What Does “APR of 390%” Mean, Anyway?
‘APR’ means Annual Percentage Rate. It refers to the Actual rate of interest that you are paying to borrow money and it is always a little higher than the interest rate that you ask for, when you walk into the bank. Why is there a difference? Whenever you borrow money, you have to pay certain fees to the lender. (closing costs, title fees, etc.) Those fees are on top of the money that you want to borrow – but they are just as important as the interest that the lender is charging you. (Just as they would not lend you money, if you didn’t pay them interest; they also would not lend you money, if you didn’t pay their fees)
The Government has decided that you (the borrower) have the right to be told the TOTAL COST of borrowing the money. That ‘Total Cost’ is told to you, in the form of the A.P.R. When you are borrowing money for term longer than 30 days (car loans are typically for 4 or 5 years, while mortgages are typically for 30 years), the APR is only slightly higher than the interest rate and it doesn’t look like a big deal. This makes sense, because you are spreading the cost of those fees over the life of the entire loan.
But, when you are borrowing money for a much shorter term (two weeks in the case of a PayDay loan; or thirty days in the case of an auto-title loan), the difference between the interest rate and the APR is huge. That is why, many PayDay loans are referred to as having an interest rate close to 390% (or higher). Because you are spreading the cost of the PayDay loan over the life of the loan (which is a month or less), the actual cost of the loan is way more expensive.
Check Cashing Stores
There are many places that cash checks for people who do not have bank accounts. They will cash Social Security checks (and checks for other government benefits), paychecks and other types of checks. But, this service does not come without a cost to the person who needs the money. Even though the cost to cash the paycheck may not seem high, these stores also make a lot of money on the other ‘services’ that they provide.
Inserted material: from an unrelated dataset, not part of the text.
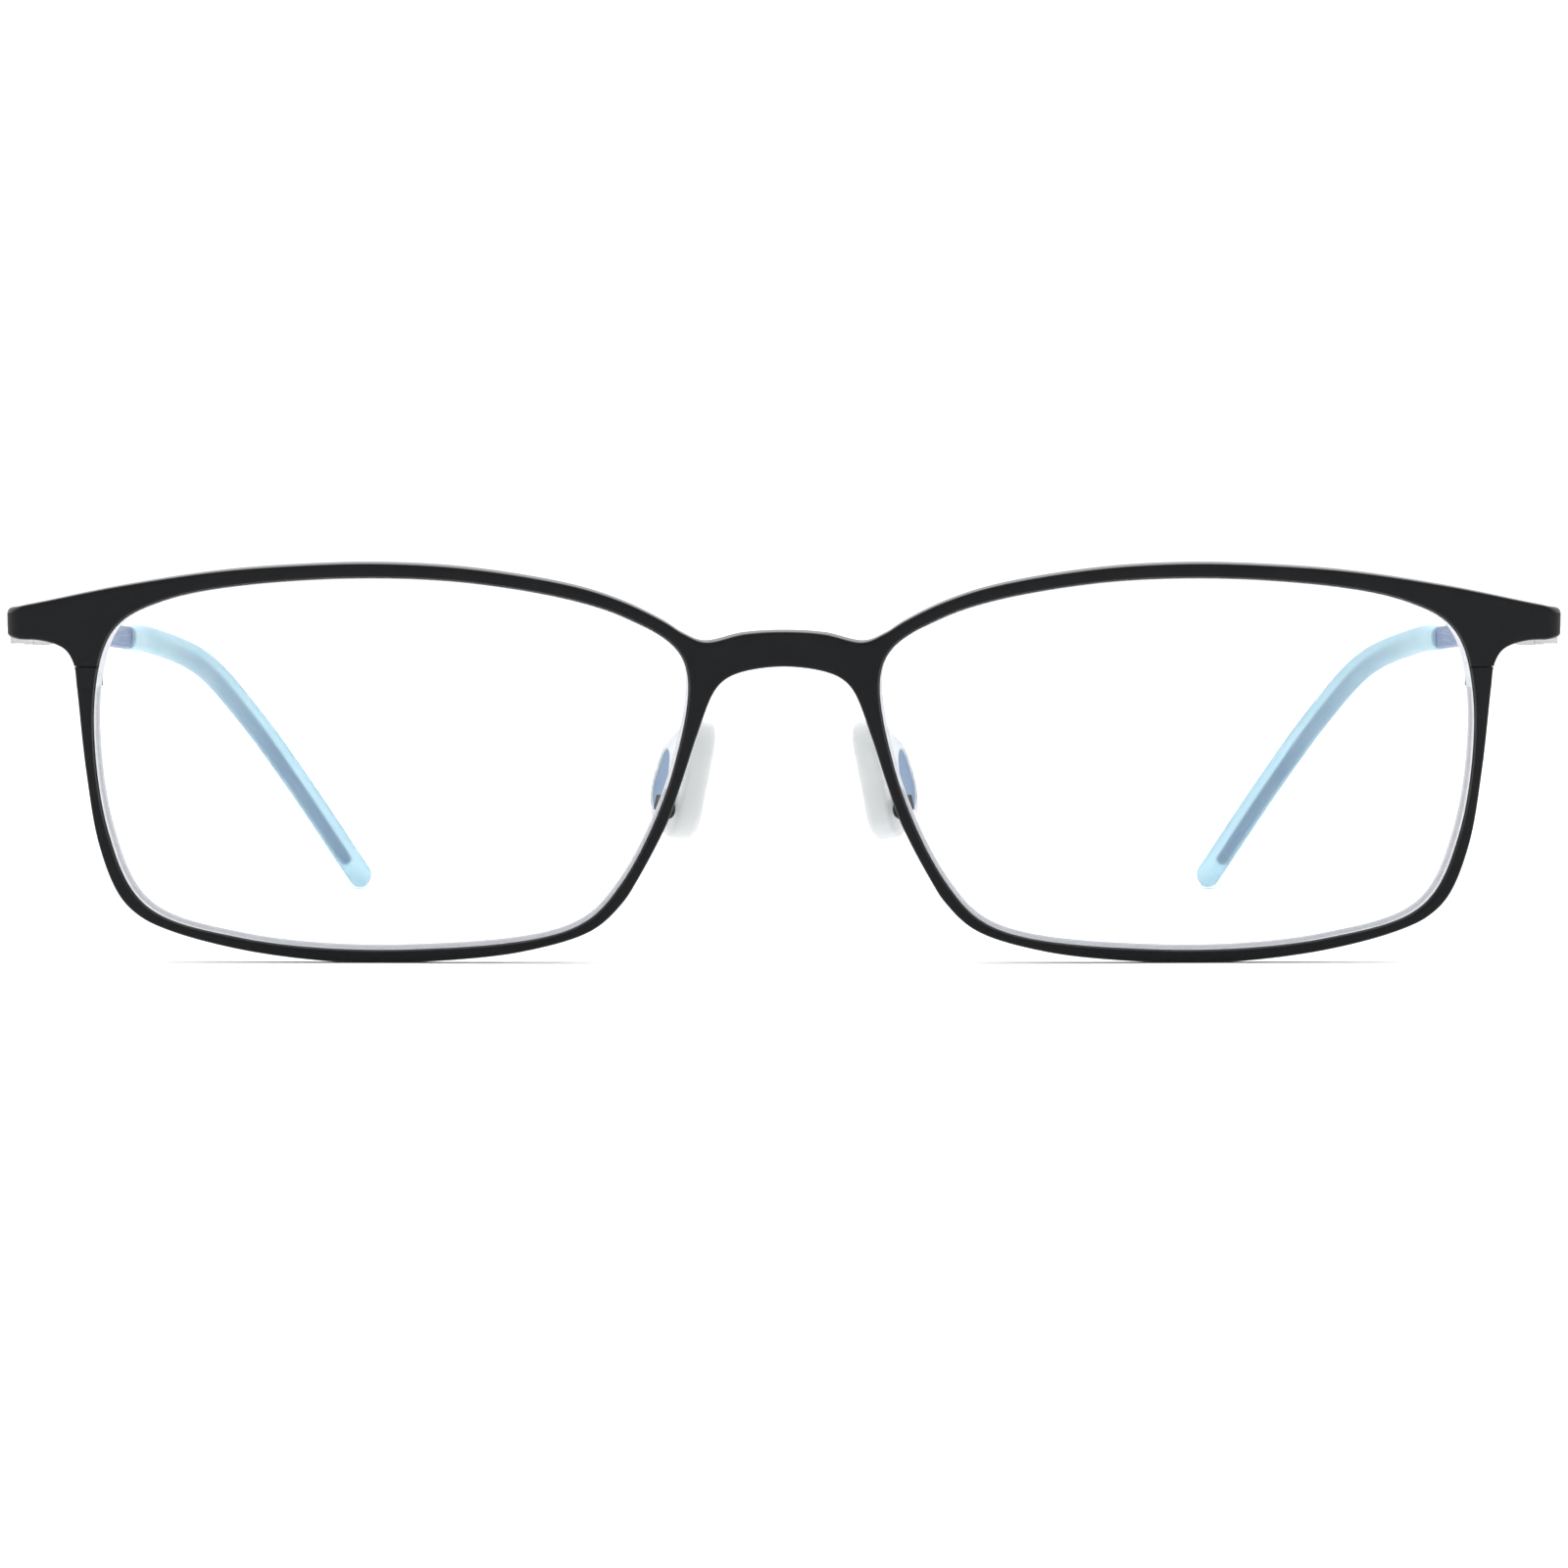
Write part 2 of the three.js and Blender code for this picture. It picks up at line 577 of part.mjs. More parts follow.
function hingeAndTemple(side) {
  const group = new THREE.Group();
  group.position.copy(HINGE_AT);
  group.add(piece("hinge_front_leaf_" + side, frontLeaf(), "silver"));
  group.add(piece("hinge_temple_leaf_" + side, templeLeaf(), "silver"));
  group.add(piece("hinge_screw_" + side, hingeScrew(), "silver"));
  group.add(piece("temple_" + side, temple(), "templeBlue"));
  group.add(piece("temple_tip_" + side, templeTip(), "tipAqua"));
  return group;
}

// ---------------------------------------------------------------- nose pads

// A plate of a given outline, standing on x = from and reaching to x = to.
function padPlate(points, from, to, { round = 0, grow = 0 } = {}) {
  const outline = smooth(points, 32, true);
  const shape = new THREE.Shape(grow > 0 ? grown(outline, grow) : outline);
  const depth = to - from - 2 * round;
  return new THREE.ExtrudeGeometry(shape, {
    depth,
    bevelEnabled: round > 0,
    bevelThickness: round,
    bevelSize: round,
    bevelOffset: -round,
    bevelSegments: 2,
  })
    .rotateX(Math.PI / 2)
    .rotateZ(Math.PI / 2)
    .translate(from + round, 0, 0);
}

// A closed outline, which runs anticlockwise, moved outward by a given distance.
function grown(outline, distance) {
  const count = outline.length;
  return outline.map((point, i) => {
    const along = outline[(i + 1) % count].clone().sub(outline[(i + count - 1) % count]).normalize();
    return new THREE.Vector2(point.x + along.y * distance, point.y - along.x * distance);
  });
}

function nosePad() {
  const half = PAD_THICKNESS / 2;
  const pocket = padPlate(CORE_OUTLINE, half - POCKET_DEPTH, half + 1, { grow: POCKET_GAP });
  return cut(padPlate(PAD_OUTLINE, -half, half, { round: PAD_ROUND }), pocket);
}

// The pad's metal core: a plate in the pocket and a stem for the pin.
function padHolder() {
  const start = PAD_THICKNESS / 2 - POCKET_DEPTH + PAD_GAP;
  const end = start + CORE_PLATE_THICKNESS;
  const plate = padPlate(CORE_OUTLINE, start, end);
  const stem = box(
    [start + 0.1, STEM.y - STEM.width / 2, STEM.z - STEM.height / 2],
    [STEM.end, STEM.y + STEM.width / 2, STEM.z + STEM.height / 2],
  );
  return cut(join(plate, stem), pinHole());
}

// The hole ends at the front of the box, where the wire closes it.
function pinHole() {
  const front = STEM.width / 2 + STEM_PLAY + BOX_CHEEK + PAD_GAP;
  return bar(PIN_RADIUS + PAD_GAP, -front, 3, 12)
    .rotateX(-Math.PI / 2)
    .translate(PIN_X, STEM.y, STEM.z);
}

// The pin's head is on the rear cheek of the box.
function padScrew() {
  const halfBox = STEM.width / 2 + STEM_PLAY + BOX_CHEEK;
  return screw(PIN_RADIUS, 2 * halfBox + 0.03, PIN_HEAD, 0.3)
    .translate(0, 0, -halfBox)
    .rotateX(-Math.PI / 2)
    .translate(PIN_X, STEM.y, STEM.z);
}

// A bent wire from the rim to the front cheek of a small box that holds the pad's stem.
function padArm(toPad) {
  const inner = STEM.width / 2 + STEM_PLAY;
  const outer = inner + BOX_CHEEK;
  const shell = box([BOX_START, -outer, -BOX_HEIGHT / 2], [BOX_END, outer, BOX_HEIGHT / 2])
    .translate(0, STEM.y, STEM.z);
  const room = box([BOX_START - 1, -inner, -BOX_HEIGHT], [BOX_END - BOX_CHEEK, inner, BOX_HEIGHT])
    .translate(0, STEM.y, STEM.z);

  const rimBack = frontToWorld(ARM_FOOT[0], RIM_DEPTH + SOLDER_GAP + 0.18, ARM_FOOT[1]);
  const cheekX = (BOX_START + BOX_END) / 2 + 0.15;
  const cheek = new THREE.Vector3(cheekX, STEM.y - outer, STEM.z).applyMatrix4(toPad);
  const cheekInside = new THREE.Vector3(cheekX, STEM.y - inner - 0.12, STEM.z).applyMatrix4(toPad);
  const line = new THREE.CatmullRomCurve3([
    rimBack,
    rimBack.clone().add(new THREE.Vector3(-0.25, 0.6, 0.15)),
    rimBack.clone().lerp(cheek, 0.35).add(new THREE.Vector3(-0.9, 0, -0.05)),
    rimBack.clone().lerp(cheek, 0.65).add(new THREE.Vector3(-0.9, 0, 0.2)),
    cheek.clone().add(new THREE.Vector3(-0.3, -0.2, 0)),
    cheekInside,
  ]);
  const wire = sweep(line, stationsBetween(0, 1, 16, () => ({ out: ARM_RADIUS, up: ARM_RADIUS })), 10);
  const tools = [room, pinHole()].map((tool) => tool.applyMatrix4(toPad));
  return cut(join(shell.applyMatrix4(toPad), wire), ...tools);
}

function nosePadSet(side) {
  const group = new THREE.Group();
  const pad = new THREE.Group();
  pad.position.copy(PAD_CENTRE);
  pad.rotation.set(0, -PAD_LEAN, -PAD_SPLAY, "ZYX");
  pad.updateMatrix();
  pad.add(piece("nose_pad_" + side, nosePad(), "padWhite"));
  pad.add(piece("pad_holder_" + side, padHolder(), "templeBlue"));
  pad.add(piece("pad_screw_" + side, padScrew(), "silver"));
  group.add(pad);
  group.add(piece("pad_arm_" + side, padArm(pad.matrix), "frameBlack"));
  return group;
}

// ---------------------------------------------------------------- assembly

// The place of a point that lies a distance behind the front surface.
function frontToWorld(x, behind, height) {
  const across = new THREE.Vector3(1, 0, 0);
  return new THREE.Vector3(x, faceDepth(x) + behind, height).applyAxisAngle(across, FRONT_TILT);
}

const front = new THREE.Group();
front.rotation.x = FRONT_TILT;
front.add(piece("front_frame", frontFrame(), "frameBlack"));

const glasses = new THREE.Group();
glasses.add(front);
for (const [side, sign] of [["left", 1], ["right", -1]]) {
  const onFront = new THREE.Group();
  onFront.scale.x = sign;
  onFront.add(piece("lens_" + side, lens(), "lens"), rimClosing(side));
  front.add(onFront);

  const behind = new THREE.Group();
  behind.scale.x = sign;
  behind.add(nosePadSet(side), hingeAndTemple(side));
  glasses.add(behind);
}

// Stand the object on z = 0 with the middle of its box over the origin.
glasses.updateMatrixWorld(true);
const extent = new THREE.Box3().setFromObject(glasses, true);
glasses.position.set(0, -(extent.min.y + extent.max.y) / 2, -extent.min.z);

const root = new THREE.Group();
root.add(glasses);
export default root;
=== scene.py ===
# Looks for the blue light glasses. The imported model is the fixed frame. The front, lenses, temples,
# tips, pads and pad arms are rebuilt here as finer pieces on the same curves, and the hinges,
# screws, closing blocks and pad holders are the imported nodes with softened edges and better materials.
#
# Shapes are worked out in millimetres, in the CAD source's own coordinates. "Front" coordinates are
# x across, y back and z up on the untilted front, the temples' points are measured from the hinge,
# and a pad's points from its middle, before it is turned.
import json
import math

import bmesh
import bpy
import numpy as np
from mathutils import Matrix, Vector, geometry, kdtree


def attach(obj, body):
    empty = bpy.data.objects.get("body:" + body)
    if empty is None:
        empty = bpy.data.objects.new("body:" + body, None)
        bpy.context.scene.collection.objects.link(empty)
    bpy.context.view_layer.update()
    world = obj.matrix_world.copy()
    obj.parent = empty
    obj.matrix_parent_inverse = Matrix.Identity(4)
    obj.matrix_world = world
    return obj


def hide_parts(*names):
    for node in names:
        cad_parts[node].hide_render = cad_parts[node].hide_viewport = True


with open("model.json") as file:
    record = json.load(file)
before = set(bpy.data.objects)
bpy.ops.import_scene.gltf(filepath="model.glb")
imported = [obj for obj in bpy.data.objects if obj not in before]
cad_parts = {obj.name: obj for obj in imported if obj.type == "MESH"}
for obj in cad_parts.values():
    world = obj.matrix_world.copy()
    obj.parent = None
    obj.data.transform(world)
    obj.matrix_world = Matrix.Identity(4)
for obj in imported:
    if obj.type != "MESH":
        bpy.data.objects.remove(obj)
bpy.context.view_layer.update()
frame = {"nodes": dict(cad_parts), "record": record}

MM = 0.001

# ---------------------------------------------------------------- sizes shared with the CAD source

FRONT_TILT = math.radians(6.5)
RIM_DEPTH = 1.9
END_THICKNESS = 1.4
# The front thins from the rim's depth to the endpiece's between these distances from the middle.
THIN_FROM = 63.5
THIN_TO = 67.5
LENS_CENTRE = (35.5, 17.8)
FACE_RADIUS = 190
FACE_ANGLE = math.radians(1.5)
BRIDGE_BLEND = 5
HALF_WIDTH = 70.6
END_BEND_RADIUS = 1.9
RETURN_REACH = 9.2

TOP_EDGE = [
    (0, 30.05), (3.6, 29.85), (7.1, 29.15), (9, 29.9), (10.8, 31.05), (14.3, 32.8), (18.8, 34.3),
    (28, 35.9), (36.5, 36.4), (45, 36.1), (51.5, 35.5), (60, 34.1),
]
LOWER_EDGE = [
    (67.5, 29.02), (65.9, 28.65), (65, 28.1), (64.35, 26.9), (64.1, 24.8), (63.4, 17.3),
    (62.3, 10.4), (60.5, 5.8), (58.6, 3.9), (55.7, 2.6), (49.1, 1), (41.5, 0.1), (37, 0),
    (32.5, 0.1), (23.7, 1), (17.4, 2.9), (14.7, 5.3), (13.2, 7.6), (10.6, 12.6), (9.3, 16.2),
    (7.9, 20.5), (6.3, 24.6), (5.3, 25.7), (3.7, 26.4), (0, 26.85),
]
APERTURE = [
    (9.9, 17.8), (14.8, 7), (18.9, 3.2), (33.6, 1.2), (49.4, 2.1), (58.2, 5), (61.5, 11.7),
    (62.5, 24.1), (60.6, 30.2), (56, 32.9), (43.3, 34.9), (27.4, 34.6), (14.3, 31.5), (9, 27.5),
]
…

By the time you enter their store to cash your check, they know that you will be interested (and willing to pay too much for) some of the other things that they sell. Those items include:
- Paying your utility bills
- Making wire transfers to a relative
- Taking out a PayDay loan
- Buying a pre-paid debit card
- Buying Money Orders
- Buying pre-paid telephone cards
- Buying tokens for public transit
- Buying postage or lottery tickets
- Even making copies or using the fax machine
There’s nothing wrong with needing to purchase the services listed above. The problems start, when you start going back to places like this for services that you can get somewhere else for free (or for a fraction of the price); or when you start using these places to borrow other types of Quick Cash (like a PayDay or an Auto-title loan)
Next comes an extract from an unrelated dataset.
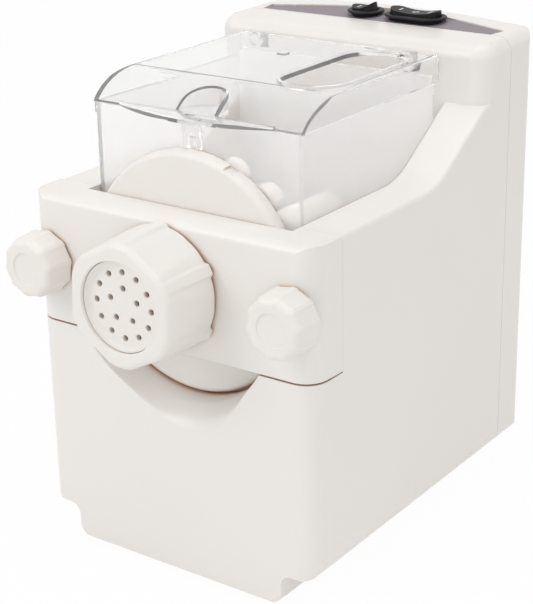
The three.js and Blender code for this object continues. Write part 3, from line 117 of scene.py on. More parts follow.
# %% The wire that carries shader maths
class Wire:
    """One output socket of a node tree, with Python's operators on its value."""

    def __init__(self, tree, socket=None):
        self.tree = tree
        self.socket = socket

    def node(self, kind, settings=None, sockets=None, out=0):
        made = self.tree.nodes.new(kind)
        for name, value in (settings or {}).items():
            setattr(made, name, value)
        for name, value in (sockets or {}).items():
            socket = made.inputs[name]
            if isinstance(value, Wire):
                self.tree.links.new(value.socket, socket)
            else:
                socket.default_value = value
        return Wire(self.tree, made.outputs[out])

    def math(self, operation, first, second):
        return self.node("ShaderNodeMath", {"operation": operation}, {0: first, 1: second})

    def __add__(self, other):
        return self.math("ADD", self, other)

    def __sub__(self, other):
        return self.math("SUBTRACT", self, other)

    def __mul__(self, other):
        return self.math("MULTIPLY", self, other)

    def mix(self, low, high):
        """The colour low where this wire is 0, and high where it is 1."""
        return self.node("ShaderNodeMix", {"data_type": "RGBA", "clamp_factor": True},
                         {0: self, 6: low, 7: high}, out=2)

    def noise(self, scale, detail=2.0, roughness=0.5):
        return self.node("ShaderNodeTexNoise", {}, {
            "Vector": self, "Scale": scale, "Detail": detail, "Roughness": roughness})


def new_finish(name, **constants):
    """A material with one principled shader whose constant sockets are set here."""
    material = bpy.data.materials.new(name)
    material.use_nodes = True
    tree = material.node_tree
    shader = tree.nodes["Principled BSDF"]
    for socket, value in constants.items():
        shader.inputs[socket.replace("_", " ")].default_value = value
    here = Wire(tree).node("ShaderNodeTexCoord", out="Object")
    return material, shader, here


def feed(shader, socket, wire):
    """Links a wire to one socket of the shader."""
    wire.tree.links.new(wire.socket, shader.inputs[socket])


def relief(shader, height, strength, depth):
    """Turns a wire into a fine relief, this many millimetres deep."""
    feed(shader, "Normal", height.node("ShaderNodeBump", {}, {
        "Strength": strength, "Distance": depth * MM, "Height": height}))


def tint(colour, factor):
    """A colour made lighter or darker, with full alpha."""
    return (colour[0] * factor, colour[1] * factor, colour[2] * factor, 1.0)


# %% [markdown]
# ## Moulded plastic
# A moulded shell looks even from afar, but its colour drifts by a percent or two, its
# gloss varies a little where it was handled, and its surface has the fine grain of the
# mould. Three noises at different sizes give those three things. In a narrow crease,
# where light only gets in by way of other white walls, white looks warmer; that warm
# shade is painted into the colour by an occlusion mask, as painted crease shade.

# %% Moulded plastic
# Painted shade: the warm dark colour, the reach and the gain of the shade painted into creases.
PAINTED_CREASE_SHADE = (0.68, 0.4, 0.23, 1.0)
PAINTED_SHADE_REACH = 8.0
PAINTED_SHADE_GAIN = 1.9
DRIFT_SCALE = 9.0
GLOSS_SCALE = 42.0
GLOSS_PLAY = 0.06
GRAIN_STRENGTH = 0.35


def moulded(name, colour, gloss, grain_size, grain_height, drift=0.02, paint_crease_shade=False,
            **constants):
    """Plastic with a drifting colour, a varying gloss, the fine grain of its mould and, if asked,
    painted shade in its creases.
    """
    material, shader, here = new_finish(name, **constants)
    broad = here.noise(DRIFT_SCALE, 1.0)
    plain = broad.mix(tint(colour, 1 - drift), tint(colour, 1 + drift / 2))
    # Painted shade: an occlusion mask paints creases a warm dark tone that stands in for shade and
    # bounced light.
    if paint_crease_shade:
        painted_shade_openness = here.node("ShaderNodeAmbientOcclusion", {"samples": 8}, {
            "Distance": PAINTED_SHADE_REACH * MM}, out="AO")
        plain = (painted_shade_openness * PAINTED_SHADE_GAIN).mix(PAINTED_CREASE_SHADE, plain)
    feed(shader, "Base Color", plain)
    feed(shader, "Roughness", (here.noise(GLOSS_SCALE, 3.0) - 0.5) * GLOSS_PLAY + gloss)
    relief(shader, here.noise(1 / (grain_size * MM)), GRAIN_STRENGTH, grain_height)
    return material


# Both whites get painted shade in their creases.
shell_white = moulded("shell_white", (0.85, 0.822, 0.793), 0.36, 0.9, 0.02, Coat_Weight=0.12,
                      Coat_Roughness=0.25, paint_crease_shade=True)
part_white = moulded("part_white", (0.85, 0.818, 0.783), 0.42, 0.7, 0.02, paint_crease_shade=True)
satin_black = moulded("satin_black", (0.012, 0.011, 0.012), 0.5, 0.6, 0.03, drift=0.15,
                      Specular_IOR_Level=0.25)
panel_taupe = moulded("panel_taupe", (0.292, 0.257, 0.28), 0.6, 0.35, 0.03,
                      Specular_IOR_Level=0.25)
mark_white = moulded("mark_white", (0.8, 0.79, 0.79), 0.6, 0.3, 0.01)
natural_nylon = moulded("natural_nylon", (0.74, 0.72, 0.64), 0.5, 1.4, 0.03, drift=0.05)
print("plastics made:", [m.name for m in bpy.data.materials if "white" in m.name])


# %% [markdown]
# ## Clear plastic
# The bowl and lid are clear moulded plastic about two and a half millimetres thick. They
# are modelled with their real wall, so that light bends at both faces and the edges turn
# grey. A slight waviness of the surface keeps the reflections from being perfect.

# %% Clear plastic
SHADOW_TINT = (0.97, 0.97, 0.97, 1.0)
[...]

How expensive can a Check-cashing store get? According to the Consumer Federation of America, in 2006 – A blue-collar worker using check cashing outlets to cash his/her paycheck paid an average $19.66 every week to cash a $478.41 check. Twenty bucks a week adds up to Eighty dollars a month and almost a thousand dollars per year. And this just the amount that people were paying for their paychecks to get cashed. This figure doesn’t include the money that they want you to spend on the other ‘services’ that they offer.
Here is a table for you to use to compare how expensive all of the Quick Cash Lenders really are.
|Type of Quick Cash Loan||How it works||Typical Interest Rate/Fee||What you have to give up to get the loan|
|PayDay Loan||You write a check to the lender for the amount of the loan (plus fees). The check is dated on the date of your next paycheck. The lender WILL CASH THE POST-DATED check, unless you sign for another PayDay loan. The new loan starts of the ‘Cycle of Debt’||300% – 400% (For active members of the military, the most they can charge is 36%. For everyone else, the lender can charge anything they want)||Your next paycheck|
|Auto-Title Loan||You sign your car’s title over to the lender and agree to repay the loan (plus the fees) in 30 days. If you aren’t able to repay the money, you’ll either have to sign up for another high-cost/high-fee loan, or they will take your car.||250% – 300%. (Court costs and attorney fees are usually added to the debt by the company that lends you the money)||Your car|
|Check-Cashing Service||You pay a fee to cash your paycheck immediately (instead of waiting a few days for the check to clear the bank) The amount of the fee is too high, and you are paying for a service that any bank can do in 3 days.||$4.00 for every $100.00 that the check is for. (plus any fees and interest that you have to pay for the PayDay loan that they talk you in to)||Your hard-earned money|
|Tax Refund Loan (also called: Refund Anticipation Loan or RAL). This is when you go to a storefront to get your taxes done, because they promise to get your refund check to you on the same day)||You pay for somebody to prepare your tax return. If you will get a refund, they will give you the refund right away (but, not before they take a huge fee out of the amount that you are owed)||10% – 20% of the amount of your tax refund (fees include: tax preparation fees, interest on the short-term loan, itself and even a fee to cash the check that they use to give you the refund amount)||The Fee for this ‘service’ comes out of the amount of your refund. What they won’t tell you is that there are places that will do taxes for free (if you qualify) and that you will get your refund in less than a week.|
Unfortunately, those ads mentioned at the top of this page (and others like them) don’t tell you the whole story behind Quick Cash Lending. What they don’t tell you is that, because you borrowed against the paycheck that you haven’t gotten yet, you will HAVE NO CHOICE. You have to go to the Quick Cash Lender again and again to pay the next set of bills. That ‘cycle of debt’ can be the beginning of the end for a great many people. Indeed, 20 % of people who use a PayDay lender end up in bankruptcy. Don’t be next!